* **Exercise goal**: Give the data a second time, exactly and in full.

* **Given material**:
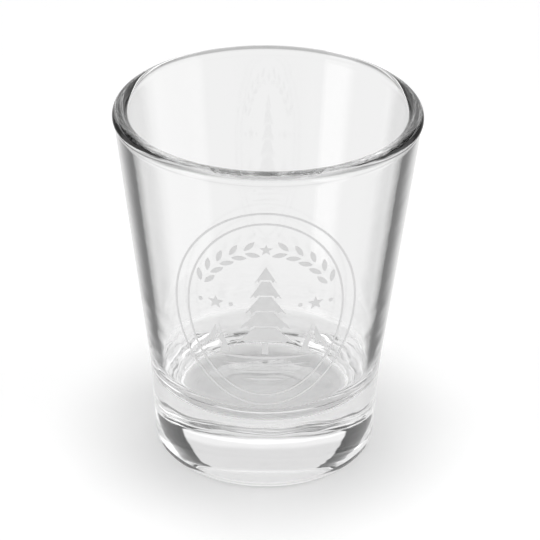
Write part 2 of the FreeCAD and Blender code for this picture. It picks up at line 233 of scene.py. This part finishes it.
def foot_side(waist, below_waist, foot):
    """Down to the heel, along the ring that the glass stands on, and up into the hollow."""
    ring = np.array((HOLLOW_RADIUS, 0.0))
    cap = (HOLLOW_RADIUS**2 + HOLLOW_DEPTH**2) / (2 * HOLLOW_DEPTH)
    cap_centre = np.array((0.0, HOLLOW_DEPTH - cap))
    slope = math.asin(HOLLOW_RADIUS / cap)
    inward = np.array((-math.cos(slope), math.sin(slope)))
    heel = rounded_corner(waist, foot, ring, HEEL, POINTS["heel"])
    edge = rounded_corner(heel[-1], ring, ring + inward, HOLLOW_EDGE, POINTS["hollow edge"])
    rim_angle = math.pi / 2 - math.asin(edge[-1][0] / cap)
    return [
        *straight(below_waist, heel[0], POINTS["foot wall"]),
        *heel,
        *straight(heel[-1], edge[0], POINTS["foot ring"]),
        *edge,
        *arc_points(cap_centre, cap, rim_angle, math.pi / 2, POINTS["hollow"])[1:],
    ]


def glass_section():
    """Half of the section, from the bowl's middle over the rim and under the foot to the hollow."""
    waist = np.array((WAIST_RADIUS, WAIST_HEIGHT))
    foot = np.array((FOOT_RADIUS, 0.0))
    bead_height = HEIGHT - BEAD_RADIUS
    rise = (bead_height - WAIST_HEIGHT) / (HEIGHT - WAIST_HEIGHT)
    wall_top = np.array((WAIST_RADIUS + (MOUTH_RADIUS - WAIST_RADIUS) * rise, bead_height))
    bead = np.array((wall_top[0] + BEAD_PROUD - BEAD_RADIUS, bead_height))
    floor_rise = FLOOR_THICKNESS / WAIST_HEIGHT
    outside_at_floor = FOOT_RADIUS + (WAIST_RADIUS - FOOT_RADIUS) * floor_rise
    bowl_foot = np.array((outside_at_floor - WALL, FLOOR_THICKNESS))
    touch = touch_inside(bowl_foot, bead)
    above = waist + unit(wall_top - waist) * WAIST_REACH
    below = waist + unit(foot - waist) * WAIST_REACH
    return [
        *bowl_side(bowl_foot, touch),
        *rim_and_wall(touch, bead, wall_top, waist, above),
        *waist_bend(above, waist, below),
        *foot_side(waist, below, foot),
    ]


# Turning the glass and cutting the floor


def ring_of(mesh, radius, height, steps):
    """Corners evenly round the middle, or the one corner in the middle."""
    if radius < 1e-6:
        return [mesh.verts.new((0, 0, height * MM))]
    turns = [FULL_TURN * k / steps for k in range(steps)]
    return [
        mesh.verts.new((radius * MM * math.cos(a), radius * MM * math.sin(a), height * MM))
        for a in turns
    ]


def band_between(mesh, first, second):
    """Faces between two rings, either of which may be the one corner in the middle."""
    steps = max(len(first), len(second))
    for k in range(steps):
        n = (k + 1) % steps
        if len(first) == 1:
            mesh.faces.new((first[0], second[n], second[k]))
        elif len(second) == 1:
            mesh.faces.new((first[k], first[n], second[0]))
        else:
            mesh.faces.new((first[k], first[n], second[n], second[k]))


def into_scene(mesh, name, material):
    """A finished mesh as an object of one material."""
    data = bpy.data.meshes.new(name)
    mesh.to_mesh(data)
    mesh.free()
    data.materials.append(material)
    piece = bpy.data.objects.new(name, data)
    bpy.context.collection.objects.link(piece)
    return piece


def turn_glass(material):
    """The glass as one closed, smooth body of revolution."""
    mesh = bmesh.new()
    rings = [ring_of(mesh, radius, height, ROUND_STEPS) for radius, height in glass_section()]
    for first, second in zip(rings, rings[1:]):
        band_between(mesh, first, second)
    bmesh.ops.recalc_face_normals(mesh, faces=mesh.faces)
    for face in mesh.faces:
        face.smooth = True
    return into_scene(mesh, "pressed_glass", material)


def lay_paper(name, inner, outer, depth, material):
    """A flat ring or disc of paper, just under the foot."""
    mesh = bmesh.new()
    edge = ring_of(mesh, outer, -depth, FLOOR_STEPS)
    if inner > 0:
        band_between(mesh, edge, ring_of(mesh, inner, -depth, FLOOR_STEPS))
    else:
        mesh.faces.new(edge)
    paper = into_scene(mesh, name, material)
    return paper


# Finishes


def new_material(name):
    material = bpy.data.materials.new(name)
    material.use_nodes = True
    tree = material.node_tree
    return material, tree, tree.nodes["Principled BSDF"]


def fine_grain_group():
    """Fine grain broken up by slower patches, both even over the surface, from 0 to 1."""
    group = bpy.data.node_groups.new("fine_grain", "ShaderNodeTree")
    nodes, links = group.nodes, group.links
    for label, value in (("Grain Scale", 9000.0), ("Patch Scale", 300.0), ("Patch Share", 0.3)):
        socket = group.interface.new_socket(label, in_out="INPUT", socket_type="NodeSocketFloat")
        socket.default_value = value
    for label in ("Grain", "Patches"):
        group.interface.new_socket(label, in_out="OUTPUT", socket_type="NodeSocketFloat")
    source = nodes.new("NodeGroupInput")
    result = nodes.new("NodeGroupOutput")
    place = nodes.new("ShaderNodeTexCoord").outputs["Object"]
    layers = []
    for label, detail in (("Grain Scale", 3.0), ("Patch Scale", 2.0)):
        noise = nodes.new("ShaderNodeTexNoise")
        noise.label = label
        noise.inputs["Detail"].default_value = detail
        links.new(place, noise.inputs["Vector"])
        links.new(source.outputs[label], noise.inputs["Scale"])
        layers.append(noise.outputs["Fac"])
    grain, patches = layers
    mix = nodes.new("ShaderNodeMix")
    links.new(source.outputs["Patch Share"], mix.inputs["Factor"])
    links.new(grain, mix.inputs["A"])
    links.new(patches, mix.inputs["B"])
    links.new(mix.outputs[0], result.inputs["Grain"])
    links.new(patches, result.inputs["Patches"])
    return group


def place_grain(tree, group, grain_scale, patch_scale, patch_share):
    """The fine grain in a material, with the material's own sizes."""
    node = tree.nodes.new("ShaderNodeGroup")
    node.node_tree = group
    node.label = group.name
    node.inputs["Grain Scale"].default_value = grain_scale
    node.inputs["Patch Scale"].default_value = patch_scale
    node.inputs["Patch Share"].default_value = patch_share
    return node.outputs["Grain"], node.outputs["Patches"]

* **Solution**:
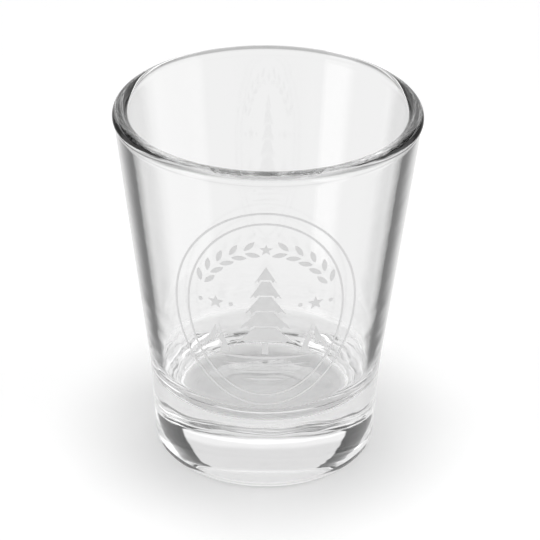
Write part 2 of the FreeCAD and Blender code for this picture. It picks up at line 233 of scene.py. This part finishes it.
def foot_side(waist, below_waist, foot):
    """Down to the heel, along the ring that the glass stands on, and up into the hollow."""
    ring = np.array((HOLLOW_RADIUS, 0.0))
    cap = (HOLLOW_RADIUS**2 + HOLLOW_DEPTH**2) / (2 * HOLLOW_DEPTH)
    cap_centre = np.array((0.0, HOLLOW_DEPTH - cap))
    slope = math.asin(HOLLOW_RADIUS / cap)
    inward = np.array((-math.cos(slope), math.sin(slope)))
    heel = rounded_corner(waist, foot, ring, HEEL, POINTS["heel"])
    edge = rounded_corner(heel[-1], ring, ring + inward, HOLLOW_EDGE, POINTS["hollow edge"])
    rim_angle = math.pi / 2 - math.asin(edge[-1][0] / cap)
    return [
        *straight(below_waist, heel[0], POINTS["foot wall"]),
        *heel,
        *straight(heel[-1], edge[0], POINTS["foot ring"]),
        *edge,
        *arc_points(cap_centre, cap, rim_angle, math.pi / 2, POINTS["hollow"])[1:],
    ]


def glass_section():
    """Half of the section, from the bowl's middle over the rim and under the foot to the hollow."""
    waist = np.array((WAIST_RADIUS, WAIST_HEIGHT))
    foot = np.array((FOOT_RADIUS, 0.0))
    bead_height = HEIGHT - BEAD_RADIUS
    rise = (bead_height - WAIST_HEIGHT) / (HEIGHT - WAIST_HEIGHT)
    wall_top = np.array((WAIST_RADIUS + (MOUTH_RADIUS - WAIST_RADIUS) * rise, bead_height))
    bead = np.array((wall_top[0] + BEAD_PROUD - BEAD_RADIUS, bead_height))
    floor_rise = FLOOR_THICKNESS / WAIST_HEIGHT
    outside_at_floor = FOOT_RADIUS + (WAIST_RADIUS - FOOT_RADIUS) * floor_rise
    bowl_foot = np.array((outside_at_floor - WALL, FLOOR_THICKNESS))
    touch = touch_inside(bowl_foot, bead)
    above = waist + unit(wall_top - waist) * WAIST_REACH
    below = waist + unit(foot - waist) * WAIST_REACH
    return [
        *bowl_side(bowl_foot, touch),
        *rim_and_wall(touch, bead, wall_top, waist, above),
        *waist_bend(above, waist, below),
        *foot_side(waist, below, foot),
    ]


# Turning the glass and cutting the floor


def ring_of(mesh, radius, height, steps):
    """Corners evenly round the middle, or the one corner in the middle."""
    if radius < 1e-6:
        return [mesh.verts.new((0, 0, height * MM))]
    turns = [FULL_TURN * k / steps for k in range(steps)]
    return [
        mesh.verts.new((radius * MM * math.cos(a), radius * MM * math.sin(a), height * MM))
        for a in turns
    ]


def band_between(mesh, first, second):
    """Faces between two rings, either of which may be the one corner in the middle."""
    steps = max(len(first), len(second))
    for k in range(steps):
        n = (k + 1) % steps
        if len(first) == 1:
            mesh.faces.new((first[0], second[n], second[k]))
        elif len(second) == 1:
            mesh.faces.new((first[k], first[n], second[0]))
        else:
            mesh.faces.new((first[k], first[n], second[n], second[k]))


def into_scene(mesh, name, material):
    """A finished mesh as an object of one material."""
    data = bpy.data.meshes.new(name)
    mesh.to_mesh(data)
    mesh.free()
    data.materials.append(material)
    piece = bpy.data.objects.new(name, data)
    bpy.context.collection.objects.link(piece)
    return piece


def turn_glass(material):
    """The glass as one closed, smooth body of revolution."""
    mesh = bmesh.new()
    rings = [ring_of(mesh, radius, height, ROUND_STEPS) for radius, height in glass_section()]
    for first, second in zip(rings, rings[1:]):
        band_between(mesh, first, second)
    bmesh.ops.recalc_face_normals(mesh, faces=mesh.faces)
    for face in mesh.faces:
        face.smooth = True
    return into_scene(mesh, "pressed_glass", material)


def lay_paper(name, inner, outer, depth, material):
    """A flat ring or disc of paper, just under the foot."""
    mesh = bmesh.new()
    edge = ring_of(mesh, outer, -depth, FLOOR_STEPS)
    if inner > 0:
        band_between(mesh, edge, ring_of(mesh, inner, -depth, FLOOR_STEPS))
    else:
        mesh.faces.new(edge)
    paper = into_scene(mesh, name, material)
    return paper


# Finishes


def new_material(name):
    material = bpy.data.materials.new(name)
    material.use_nodes = True
    tree = material.node_tree
    return material, tree, tree.nodes["Principled BSDF"]


def fine_grain_group():
    """Fine grain broken up by slower patches, both even over the surface, from 0 to 1."""
    group = bpy.data.node_groups.new("fine_grain", "ShaderNodeTree")
    nodes, links = group.nodes, group.links
    for label, value in (("Grain Scale", 9000.0), ("Patch Scale", 300.0), ("Patch Share", 0.3)):
        socket = group.interface.new_socket(label, in_out="INPUT", socket_type="NodeSocketFloat")
        socket.default_value = value
    for label in ("Grain", "Patches"):
        group.interface.new_socket(label, in_out="OUTPUT", socket_type="NodeSocketFloat")
    source = nodes.new("NodeGroupInput")
    result = nodes.new("NodeGroupOutput")
    place = nodes.new("ShaderNodeTexCoord").outputs["Object"]
    layers = []
    for label, detail in (("Grain Scale", 3.0), ("Patch Scale", 2.0)):
        noise = nodes.new("ShaderNodeTexNoise")
        noise.label = label
        noise.inputs["Detail"].default_value = detail
        links.new(place, noise.inputs["Vector"])
        links.new(source.outputs[label], noise.inputs["Scale"])
        layers.append(noise.outputs["Fac"])
    grain, patches = layers
    mix = nodes.new("ShaderNodeMix")
    links.new(source.outputs["Patch Share"], mix.inputs["Factor"])
    links.new(grain, mix.inputs["A"])
    links.new(patches, mix.inputs["B"])
    links.new(mix.outputs[0], result.inputs["Grain"])
    links.new(patches, result.inputs["Patches"])
    return group


def place_grain(tree, group, grain_scale, patch_scale, patch_share):
    """The fine grain in a material, with the material's own sizes."""
    node = tree.nodes.new("ShaderNodeGroup")
    node.node_tree = group
    node.label = group.name
    node.inputs["Grain Scale"].default_value = grain_scale
    node.inputs["Patch Scale"].default_value = patch_scale
    node.inputs["Patch Share"].default_value = patch_share
    return node.outputs["Grain"], node.outputs["Patches"]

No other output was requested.